Practically, in most cases that are well past their original judgment, a material and significant change in circumstances may not be that difficult to prove. For example, if the recipient has reached retirement age as well, then their income has likely been reduced. This could be enough to satisfy the requirements of the statute. It would all depend on the trial judge's opinion (and possibly thereafter the Appeals Court's opinion) of whether this constitutes "good cause shown."
2. To extend there must be written findings that the reasons for the extension are supported by clear and convincing evidence.
This section appears to place the burden on the recipient to show by "clear and convincing evidence" that there has been a change as required by the first clause, and that the change represents a good reason for extending alimony. This likely requires that the recipient prove, all over again, that there is a need and ability to pay. While clear and convincing evidence may sound like a significant burden on the recipient the reality is that if the recipient is dependent on the alimony income, and the payor still has the ability to pay (which will often be obvious from a financial statement), then this burden is not that difficult to establish in many cases.

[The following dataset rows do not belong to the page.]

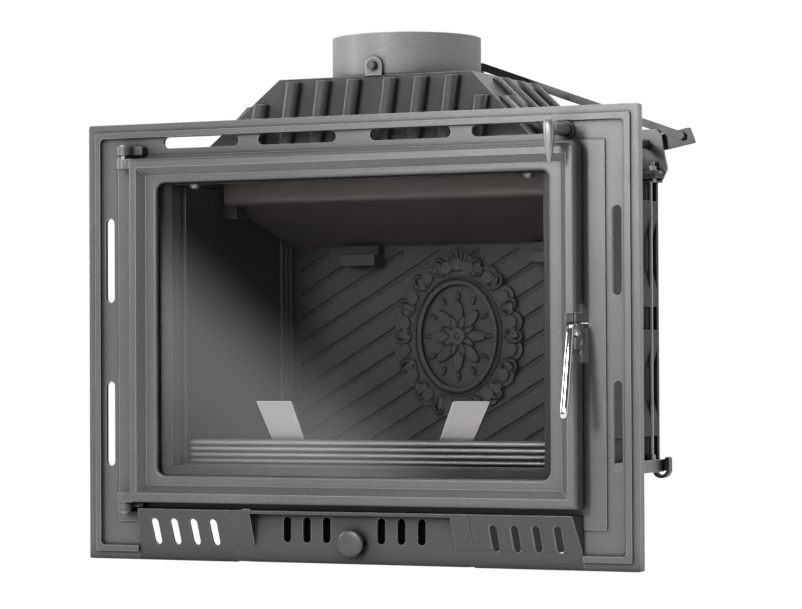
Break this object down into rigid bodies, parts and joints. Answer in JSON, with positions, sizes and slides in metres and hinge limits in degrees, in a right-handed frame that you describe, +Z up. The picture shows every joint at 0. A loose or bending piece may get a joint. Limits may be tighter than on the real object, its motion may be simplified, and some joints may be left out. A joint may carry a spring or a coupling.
{
  "type": "fireplace insert",
  "caption": "Cast-iron wood fireplace insert: framed glass door, ash drawer with air slide, ribbed dome, flue collar and a damper worked from the front.",
  "frame": {"origin": "on the floor under the ash box, on the axis of the flue", "axes": "+X to the right seen from the room, +Y into the chimney breast, +Z up"},
  "size_m": [0.745, 0.435, 0.658],
  "materials": {
    "graphite_casting": "matt graphite stove paint",
    "firebox_casting": "matt black casting",
    "black_sheet_steel": "matt black",
    "dark_steel": "dull grey",
    "bright_lever": "polished",
    "pane": "clear",
    "seal_fibre": "grey glass-fibre braid"
  },
  "bodies": {
    "casing": {"front_frame": "graphite_casting", "hinge_knuckles": "graphite_casting", "left_grille": "graphite_casting", "right_grille": "graphite_casting", "grille_screws": "dark_steel", "hearth_plate": "graphite_casting", "grate": "firebox_casting", "left_wall": "graphite_casting", "right_wall": "graphite_casting", "back_wall": "graphite_casting", "tie_rods": "dark_steel", "tie_washers": "dark_steel", "tie_nuts": "dark_steel", "left_liner": "firebox_casting", "right_liner": "firebox_casting", "fireback": "firebox_casting", "baffle": "black_sheet_steel", "baffle_brackets": "firebox_casting", "log_guard": "firebox_casting", "left_andiron": "firebox_casting", "right_andiron": "firebox_casting", "dome": "graphite_casting", "dome_flange": "graphite_casting", "lintel_bolts": "dark_steel", "lintel_nuts": "dark_steel", "flue_collar": "graphite_casting", "shaft_bracket": "graphite_casting", "bracket_stud": "dark_steel", "bracket_nuts": "dark_steel", "damper_bush": "graphite_casting", "latch_keeper": "graphite_casting", "hinge_pins": "dark_steel", "ash_box": "black_sheet_steel", "rear_lugs": "dark_steel", "lug_bolts": "dark_steel"},
    "door": {"door_frame": "graphite_casting", "door_glass": "pane", "glass_seal": "seal_fibre", "glass_clips": "dark_steel", "clip_screws": "dark_steel", "door_rope_seal": "seal_fibre", "lever_pin": "dark_steel"},
    "lever": {"door_lever": "bright_lever", "latch_cam": "dark_steel"},
    "ash_drawer": {"drawer_front": "graphite_casting", "ash_pan": "black_sheet_steel", "pan_screws": "dark_steel"},
    "air_control": {"air_shutter": "black_sheet_steel", "air_knob": "graphite_casting"},
    "damper_shaft_set": {"damper_shaft": "dark_steel", "damper_crank": "dark_steel", "crank_pin": "dark_steel", "damper_handle": "graphite_casting"},
    "damper": {"damper_axle": "dark_steel", "damper_plate": "dark_steel", "damper_screws": "dark_steel", "damper_lever": "dark_steel", "damper_lever_pin": "dark_steel"},
    "link": {"link_bar": "dark_steel"}
  },
  "joints": [
    {"name": "door_hinge", "type": "hinge", "parent": "casing", "child": "door", "pos_m": [-0.312, -0.178, 0.29], "axis": [0, 0, -1], "range_deg": [0, 110]},
    {"name": "lever_hinge", "type": "hinge", "parent": "door", "child": "lever", "pos_m": [0.297, -0.176, 0.283], "axis": [-1, 0, 0], "range_deg": [0, 40]},
    {"name": "drawer_slide", "type": "slide", "parent": "casing", "child": "ash_drawer", "axis": [0, -1, 0], "range_m": [0, 0.3]},
    {"name": "air_slide", "type": "slide", "parent": "ash_drawer", "child": "air_control", "axis": [1, 0, 0], "range_m": [0, 0.012]},
    {"name": "shaft_turn", "type": "hinge", "parent": "casing", "child": "damper_shaft_set", "pos_m": [0.281, 0, 0.5215], "axis": [0, -1, 0], "range_deg": [0, 90]},
    {"name": "damper_turn", "type": "hinge", "parent": "casing", "child": "damper", "pos_m": [0, 0, 0.616], "axis": [0, -1, 0], "range_deg": [0, 90]},
    {"name": "link_turn", "type": "hinge", "parent": "damper_shaft_set", "child": "link", "pos_m": [0.3236, 0.127, 0.5321], "axis": [0, -1, 0], "range_deg": [-90, 0]}
  ],
  "couplings": [
    {"joint": "damper_turn", "follows": "shaft_turn", "ratio": 1},
    {"joint": "link_turn", "follows": "shaft_turn", "ratio": -1}
  ]
}
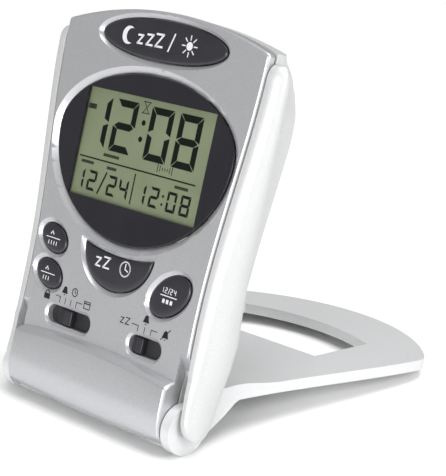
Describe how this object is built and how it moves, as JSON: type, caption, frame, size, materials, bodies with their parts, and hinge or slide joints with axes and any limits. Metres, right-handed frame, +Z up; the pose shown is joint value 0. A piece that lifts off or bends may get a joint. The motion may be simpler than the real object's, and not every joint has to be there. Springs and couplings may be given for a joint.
{
  "type": "travel alarm clock",
  "caption": "Folding digital travel alarm clock standing open: its windowed cover is folded round behind it as the stand.",
  "frame": {"origin": "middle of the footprint, at table height", "axes": "+Z up, the display faces -Y, +X is to the right of someone reading the display, the stand reaches towards +Y"},
  "size_m": [0.081, 0.104, 0.0989],
  "materials": {
    "silver_case": "satin silver-painted ABS with a fine sparkle",
    "pale_rail": "smooth bright silver-painted ABS",
    "smoked_lens": "polished smoked acrylic",
    "lcd_glass": "reflective olive display with black segments",
    "white_plastic": "moulded white plastic",
    "amber_led": "clear amber resin",
    "grey_silicone": "matt moulded silicone",
    "green_board": "green solder mask over fibreglass",
    "black_epoxy": "black resin drop",
    "dark_plastic": "dark charcoal plastic, slightly glossy",
    "brass": "thin brass sheet",
    "nickel": "nickel-plated spring steel",
    "steel": "zinc-plated steel",
    "battery_label": "plain blue sleeve on a metal can",
    "red_wire": "red PVC insulation",
    "black_wire": "black PVC insulation"
  },
  "bodies": {
    "case": {"front_shell": "silver_case", "back_shell": "silver_case", "side_rail_left": "pale_rail", "side_rail_right": "pale_rail", "lens": "smoked_lens", "lcd_panel": "lcd_glass", "lcd_frame": "white_plastic", "light_guide": "white_plastic", "backlight_led": "amber_led", "zebra_strip": "grey_silicone", "circuit_board": "green_board", "chip_blob": "black_epoxy", "quartz_crystal": "steel", "buzzer_disc": "brass", "keypad": "grey_silicone", "snooze_pad": "grey_silicone", "battery_lower": "battery_label", "battery_upper": "battery_label", "contact_positive": "nickel", "contact_negative": "nickel", "contact_link": "nickel", "spring_negative": "nickel", "spring_link": "nickel", "wire_buzzer_red": "red_wire", "wire_buzzer_black": "black_wire", "wire_battery_red": "red_wire", "wire_battery_black": "black_wire", "case_screw_1": "steel", "case_screw_2": "steel", "case_screw_3": "steel", "case_screw_4": "steel", "board_screw_1": "steel", "board_screw_2": "steel", "board_screw_3": "steel", "hinge_pin_left": "steel", "hinge_pin_right": "steel"},
    "snooze_key": {"snooze_button": "dark_plastic"},
    "nap_key": {"nap_button": "dark_plastic"},
    "hour_key": {"hour_button": "dark_plastic"},
    "minute_key": {"minute_button": "dark_plastic"},
    "year_key": {"year_button": "dark_plastic"},
    "cover_body": {"cover": "silver_case"},
    "mode_switch": {"mode_slider": "dark_plastic", "mode_wiper": "brass"},
    "alarm_switch": {"alarm_slider": "dark_plastic", "alarm_wiper": "brass"},
    "door": {"battery_door": "silver_case"}
  },
  "joints": [
    {"name": "cover_hinge", "type": "hinge", "parent": "case", "child": "cover_body", "pos_m": [0, -0.0451, 0.0062], "axis": [1, 0, 0], "range_deg": [-280.7, 0]},
    {"name": "snooze_press", "type": "slide", "parent": "case", "child": "snooze_key", "axis": [0, 0.9542, -0.299], "range_m": [0, 0.0005], "stiffness_N_per_m": 400},
    {"name": "nap_press", "type": "slide", "parent": "case", "child": "nap_key", "axis": [0, 0.9542, -0.299], "range_m": [0, 0.0005], "stiffness_N_per_m": 400},
    {"name": "hour_press", "type": "slide", "parent": "case", "child": "hour_key", "axis": [0, 0.9542, -0.299], "range_m": [0, 0.0005], "stiffness_N_per_m": 400},
    {"name": "minute_press", "type": "slide", "parent": "case", "child": "minute_key", "axis": [0, 0.9542, -0.299], "range_m": [0, 0.0005], "stiffness_N_per_m": 400},
    {"name": "year_press", "type": "slide", "parent": "case", "child": "year_key", "axis": [0, 0.9542, -0.299], "range_m": [0, 0.0005], "stiffness_N_per_m": 400},
    {"name": "mode_slide", "type": "slide", "parent": "case", "child": "mode_switch", "axis": [1, 0, 0], "range_m": [-0.003, 0.006]},
    {"name": "alarm_slide", "type": "slide", "parent": "case", "child": "alarm_switch", "axis": [1, 0, 0], "range_m": [0, 0.005]},
    {"name": "battery_door_hinge", "type": "hinge", "parent": "case", "child": "door", "pos_m": [0, -0.02064, 0.03542], "axis": [1, 0, 0], "range_deg": [-40, 0]}
  ]
}
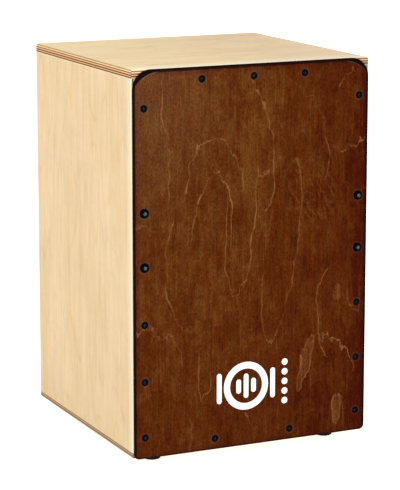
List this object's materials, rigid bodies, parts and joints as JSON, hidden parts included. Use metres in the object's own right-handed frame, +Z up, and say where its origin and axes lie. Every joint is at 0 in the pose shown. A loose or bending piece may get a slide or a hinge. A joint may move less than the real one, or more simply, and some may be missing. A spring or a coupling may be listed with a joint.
{
  "type": "cajon",
  "caption": "Plywood box drum to sit on: thin stained front plate with rounded corners, screwed round its rim, sound hole behind, internal snare wires, rubber feet.",
  "frame": {"origin": "on the floor under the rubber feet, in the middle of the whole object's width and depth (bolt heads included)", "axes": "+Z up; the front plate faces -Y; +X is to the right of someone looking at the front plate"},
  "size_m": [0.3, 0.3008, 0.457],
  "materials": {
    "birch_seat": "clear satin lacquer, birch face veneer, grain left to right",
    "birch_wall": "clear satin lacquer, birch face veneer, grain upright",
    "birch_back": "clear satin lacquer, birch face veneer, grain upright",
    "birch_base": "thin lacquer, birch face veneer",
    "batten_wood": "bare planed softwood",
    "stained_birch": "dark almond stain under satin lacquer, near-black rim",
    "black_screw": "black oxide",
    "black_bolt": "black oxide",
    "insert_brass": "turned",
    "zinc_screw": "bright zinc",
    "snare_steel": "spring steel",
    "foot_rubber": "matt black",
    "mark_white": "screen-printed ink"
  },
  "bodies": {
    "root": {"top_panel": "birch_seat", "bottom_panel": "birch_base", "left_panel": "birch_wall", "right_panel": "birch_wall", "back_panel": "birch_back", "rear_batten_left": "batten_wood", "rear_batten_right": "batten_wood", "rear_batten_top": "batten_wood", "rear_batten_bottom": "batten_wood", "front_plate": "stained_birch", "front_batten_left": "batten_wood", "front_batten_right": "batten_wood", "front_batten_top": "batten_wood", "front_batten_bottom": "batten_wood", "front_plate_screws": "black_screw", "snare_bolts": "black_bolt", "snare_block_left": "batten_wood", "snare_block_right": "batten_wood", "snare_inserts": "insert_brass", "snare_bar": "batten_wood", "snare_plate_left": "snare_steel", "snare_plate_right": "snare_steel", "snare_wires_left": "snare_steel", "snare_wires_right": "snare_steel", "snare_bar_screws": "zinc_screw", "snare_plate_screws": "zinc_screw", "front_left_foot": "foot_rubber", "front_right_foot": "foot_rubber", "rear_left_foot": "foot_rubber", "rear_right_foot": "foot_rubber", "foot_washers": "zinc_screw", "foot_screws": "zinc_screw"}
  },
  "joints": []
}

Upon a close reading, while the burden is placed on the recipient to prove their case by "clear and convincing evidence" part (2) of section 49(f) seems to take a lot of the teeth out of the language that alimony SHALL terminate upon the payor reaching full retirement age. This language will have significant impact on decisions going forward, but it remains to be seen how much judges (and the Appeals Court) will be willing to apply it to cases that were decided before the Act was enacted.